Vancouver School Board urges media to follow suicide reporting rules
Candles are seen during a memorial for Amanda Todd in Surrey, B.C., Friday, Oct. 19, 2012. (Jonathan Hayward / THE CANADIAN PRESS)
Published Monday, December 3, 2012 4:40PM EST
The media coverage of B.C. teen Amanda Todd’s death and a recent report of an alleged “suicide pact” among First Nations youth have prompted the Vancouver School Board to call on media outlets to follow guidelines on reporting suicides.
The board will consider a motion Monday night that, if approved, will have the board write a letter to the BC Press Council, the BC Association of Broadcasters and the Canadian Association of Broadcasters asking them to adopt and ensure province-wide adherence to established guidelines.
The Canadian Psychiatric Association and the Canadian Association for Suicide Prevention both have guidelines outlining how media outlets should report suicides in a way that will not encourage “copycats.”

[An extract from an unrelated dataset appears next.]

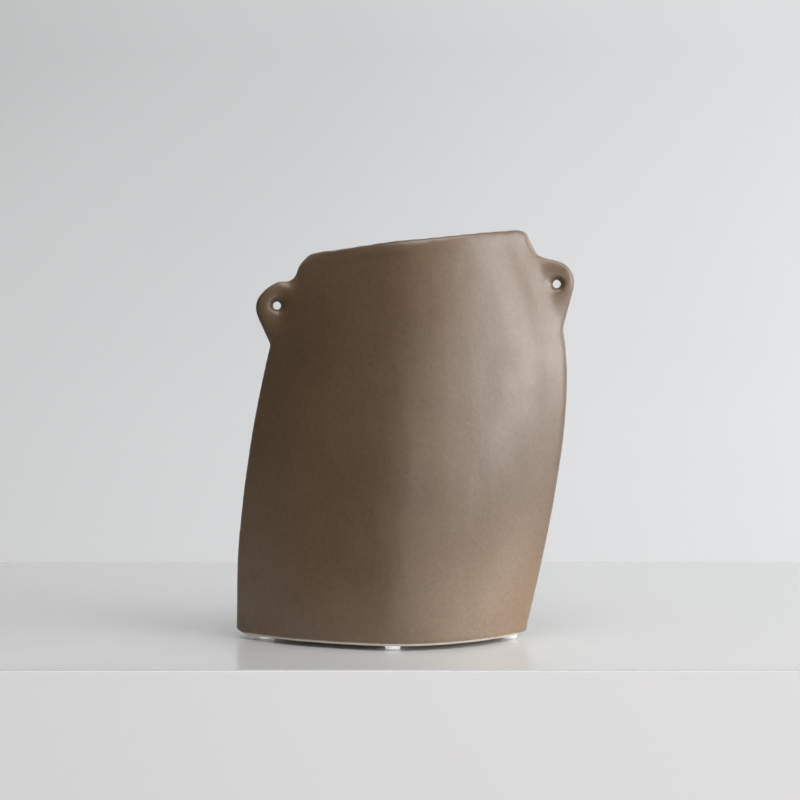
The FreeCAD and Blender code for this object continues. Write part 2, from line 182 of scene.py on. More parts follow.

Guidelines suggest that media organizations refrain from using the word “suicide” in headlines and publishing photos of the victims. It is also suggested that stories involving suicide not be run on the front page.
It is also advised that if journalists report on suicide, they do so in a constructive way by providing information on where distressed individuals can get help, warning signs of suicide and possible suicide alternatives.
The motion was brought up by Patti Bacchus, chair of the VSB.
Bacchus told CTVNews.ca that she decided to raise the matter after watching the coverage of Todd’s death.
Todd, 15, took her own life in October. It was widely reported that she had been the victim of bullying. Before her death, she had posted a video to YouTube where she outlined the struggles she’d faced with some of her tormentors.
After coming across a similar recommendation in a 2008 report by the province’s coroner, Bacchus decided to bring the motion to the board.
“The concern that this comes from is that there can be a ‘contagion effect’ with certain kinds of media reporting that can put youth at risk of suicide,” she said. “The fixation on an individual, repeatedly showing photos, front page coverage -- almost making a celebration of someone who has chosen to take their life comes with some real risks,” she said.
Bacchus said she encountered several reporters who felt similarly uncomfortable but, facing the pressures of the 24-hour news cycle and looming deadlines, rarely have an opportunity to discuss the issue with their editors.
She points to a separate recent report of a “suicide pact” made among dozens of First Nations youth that police discovered online. Bacchus said the number reported was incorrect.
“It was reported in some media that 30 kids from a particular school had been involved. That was absolutely not true,” she said.
With information and news constantly being passed around on social media, Bacchus admits that the media landscape has changed. But this is more reason to reopen the issue, she said.
“With the rapidly changing environment for social and news media I think it warrants a thoughtful and informed discussion,” she said.
“It’s tough for one media outlet to say ‘We’re not going to do this’ when everyone else is doing it. But that doesn’t make it OK,” she said. “It doesn’t make it OK if it’s putting kids at risk.”